WASHINGTON – Former British Prime Minister Tony Blair apologized Sunday for “mistakes” made in the Iraq War and acknowledged the invasion helped give rise to ISIS.
Blair (inset) was President George W. Bush’s most visible ally in the 2003 invasion of Iraq that both leaders justified as a way to stop Saddam Hussein from using weapons of mass destruction.

“I can say that I apologize for the fact that the intelligence we received was wrong because, even though he had used chemical weapons extensively against his own people, against others, the program in the form that we thought it was did not exist in the way that we thought,” Blair said on CNN.

“So I can apologize for that. I can also apologize, by the way, for some of the mistakes in planning and certainly our mistake in our understanding of what would happened once you removed the regime.”

Blair, however, stopped short of altogether regretting the invasion, which toppled the regime and led to Hussein’s execution in 2006.

“I find it hard to apologize for removing Saddam. I think even from today, in 2015, it is better that he’s not there than that he is there.”

The prolonged war put the Middle East in chaos. Tens of thousands of Iraqis perished and nearly 4,500 US troops and 179 British soldiers were killed in Operation Iraqi Freedom.

Since Hussein’s fall, swaths of Iraq have been overrun by ISIS extremists waging an aggressive terror campaign and recruitment of sympathizers.

Asked whether the US-led invasion gave rise to ISIS, Blair said: “I think that there are elements of truth in that.”

“Of course, you can’t say that those of us who removed Saddam in 2003 bear no responsibility for the situation in 2015,” he added.
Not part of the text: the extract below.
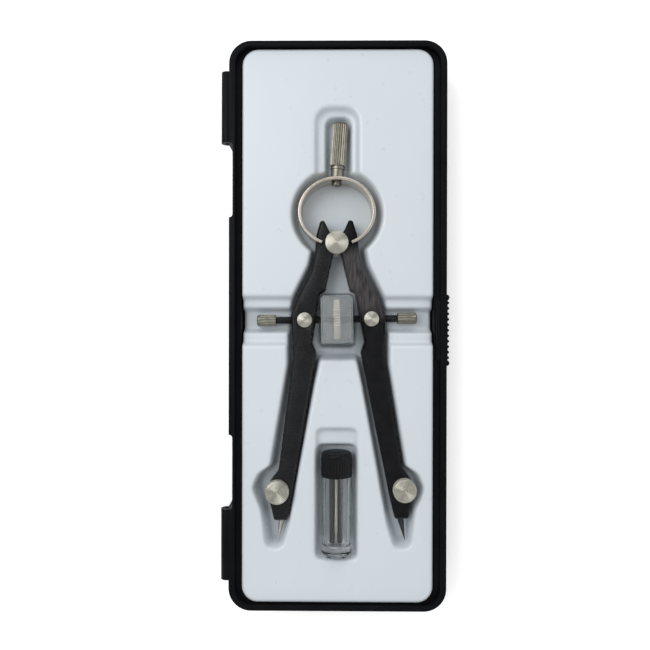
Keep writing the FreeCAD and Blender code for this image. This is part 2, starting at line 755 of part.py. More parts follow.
def make_wheel_guard():
    wide = d.guard_wide / 2
    top = d.guard_long / 2
    outline = [
        (-wide, -top, 0.3),
        (wide, -top, 0.3),
        (wide, top - d.guard_cut, 0.3),
        (wide - d.guard_cut, top, 0.3),
        (-wide + d.guard_cut, top, 0.3),
        (-wide, top - d.guard_cut, 0.3),
    ]
    outer = slab("guard_outer", outline, -d.guard_back, d.guard_front)
    dress(outer, "Fillet", [d.guard_front], Radius=0.5)
    room = centred(d.guard_long - 2 * d.guard_wall, d.guard_wide - 2 * d.guard_wall, d.guard_cut)
    inside = slab("guard_inner", room, -d.guard_back - 1.0, d.guard_front - d.guard_wall)
    half = d.thread_radius + d.guard_play
    slot = block("guard_slot", (-8.0, -half, -d.guard_back - 1.0), (8.0, half, half))
    place = LEGS.multiply(Placement(spot(d.spindle_shift, -d.trunnion_down, 0), Rotation()))
    keep("wheel_guard", cut("wheel_guard", outer, [inside, slot]), place)


# ---------------------------------------------------------------- the vial


def make_vial():
    place = Placement(spot(d.vial_x, d.vial_bottom, d.vial_height), ALONG_Y)
    mouth = d.vial_radius - d.vial_wall
    shoulder = d.vial_long - d.neck_drop
    tube = [
        (0, 0),
        (d.vial_radius - 0.5, 0),
        (d.vial_radius, 1.4, 1.0),
        (d.vial_radius, shoulder),
        (d.vial_radius - 0.45, shoulder),
        (d.vial_radius - 0.45, d.vial_long),
        (mouth, d.vial_long),
        (d.vial_bore_low, d.vial_base, 1.2),
        (0, d.vial_base),
    ]
    keep("vial_tube", turned("vial_tube", tube), place)
    cap_top = d.vial_long + d.cap_wall + 0.1
    sleeve = d.vial_radius - 0.35
    start = cap_top - d.cap_long
    cap = [
        (d.vial_radius + 0.03, start),
        (d.cap_outer, start),
        (d.cap_outer, cap_top, 0.7),
        (0, cap_top),
        (0, d.vial_long + 0.1),
        (sleeve, d.vial_long + 0.1),
        (sleeve, shoulder + 0.2),
        (d.vial_radius + 0.03, shoulder + 0.2),
    ]
    keep("vial_cap", turned("vial_cap", cap), place)
    low = d.vial_base + 0.3
    lead_drop = d.vial_bore_low - d.spare_radius - 0.9
    leads = []
    for i, across in enumerate((-1.5, 1.3)):
        at = (across, lead_drop, 0)
        leads.append(rod("spare_lead_%d" % i, d.spare_radius, low, low + d.spare_long, at))
    group = doc.addObject("Part::Compound", "spare_leads")
    group.Links = leads
    keep("spare_leads", group, place)
    at = (-0.1, lead_drop - 1.3, 0)
    needle = rod("spare_needle", d.spare_needle_radius, low, low + d.spare_long - 2.0, at)
    needle.Placement = place.multiply(needle.Placement)
    keep("spare_needle", needle)


# ---------------------------------------------------------------- build and write


def check(node, thing):
    """Stop with a plain message if a finished solid isn't sound."""
    shape = thing.Shape
    if shape.isNull() or not shape.isValid() or not shape.Solids:
        raise ValueError("the shape of " + node + " is not sound")


def main():
    make_case_base()
    make_tray_insert()
    make_head()
    for word, side in SIDES:
        make_leg(word, side)
        make_trunnion(word, side)
        make_thumb_screw(word, side)
    make_points()
    make_spindle()
    make_wheel_guard()
    make_vial()
    doc.recompute()
    for thing in doc.Objects:
        if "Invalid" in thing.State or "Error" in thing.State:
            raise ValueError(thing.Name + " failed to recompute")
    for node, thing in NODES.items():
        check(node, thing)
    os.makedirs("parts", exist_ok=True)
    for node, thing in NODES.items():
        thing.Shape.exportStep("parts/" + node + ".step")
        box = thing.Shape.BoundBox
        print("%-26s solids %d volume %9.2f z %.2f..%.2f" % (
            node, len(thing.Shape.Solids), thing.Shape.Volume, box.ZMin, box.ZMax))


main()
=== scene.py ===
"""The looks of the spring bow compass set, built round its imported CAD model."""

import math

import bmesh
import bpy
import numpy as np
from mathutils import Matrix, Vector


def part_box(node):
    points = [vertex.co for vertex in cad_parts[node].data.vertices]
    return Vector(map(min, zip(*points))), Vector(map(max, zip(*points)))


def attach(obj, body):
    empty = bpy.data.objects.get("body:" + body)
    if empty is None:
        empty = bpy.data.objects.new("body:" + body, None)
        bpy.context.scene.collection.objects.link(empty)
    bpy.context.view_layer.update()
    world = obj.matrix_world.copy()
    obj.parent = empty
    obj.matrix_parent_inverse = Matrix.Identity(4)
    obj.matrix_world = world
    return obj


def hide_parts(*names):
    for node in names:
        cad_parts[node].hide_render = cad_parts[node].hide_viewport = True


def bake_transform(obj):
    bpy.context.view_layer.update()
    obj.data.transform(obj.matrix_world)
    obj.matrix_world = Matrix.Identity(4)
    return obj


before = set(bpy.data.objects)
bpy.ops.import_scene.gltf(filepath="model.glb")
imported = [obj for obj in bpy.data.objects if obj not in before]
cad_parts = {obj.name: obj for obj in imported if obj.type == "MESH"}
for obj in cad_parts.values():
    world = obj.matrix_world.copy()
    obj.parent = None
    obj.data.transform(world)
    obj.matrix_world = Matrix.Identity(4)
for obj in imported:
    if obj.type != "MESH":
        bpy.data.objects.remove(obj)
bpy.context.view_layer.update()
MM = 0.001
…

“But it’s important also to realize, one, that the Arab Spring which began in 2011 would also have had its impact on Iraq today, and two, ISIS actually came to prominence from a base in Syria and not in Iraq.”

Blair, who was dubbed a Bush’s “poodle” in the UK for his politically unpopular alliance, still is not convinced another tactic would have been better.

“We have tried intervention and putting down troops in Iraq; we’ve tried intervention without putting in troops in Libya; and we’ve tried no intervention at all but demanding regime change in Syria,” he said. “It’s not clear to me that, even if our policy did not work, subsequent policies have worked better.”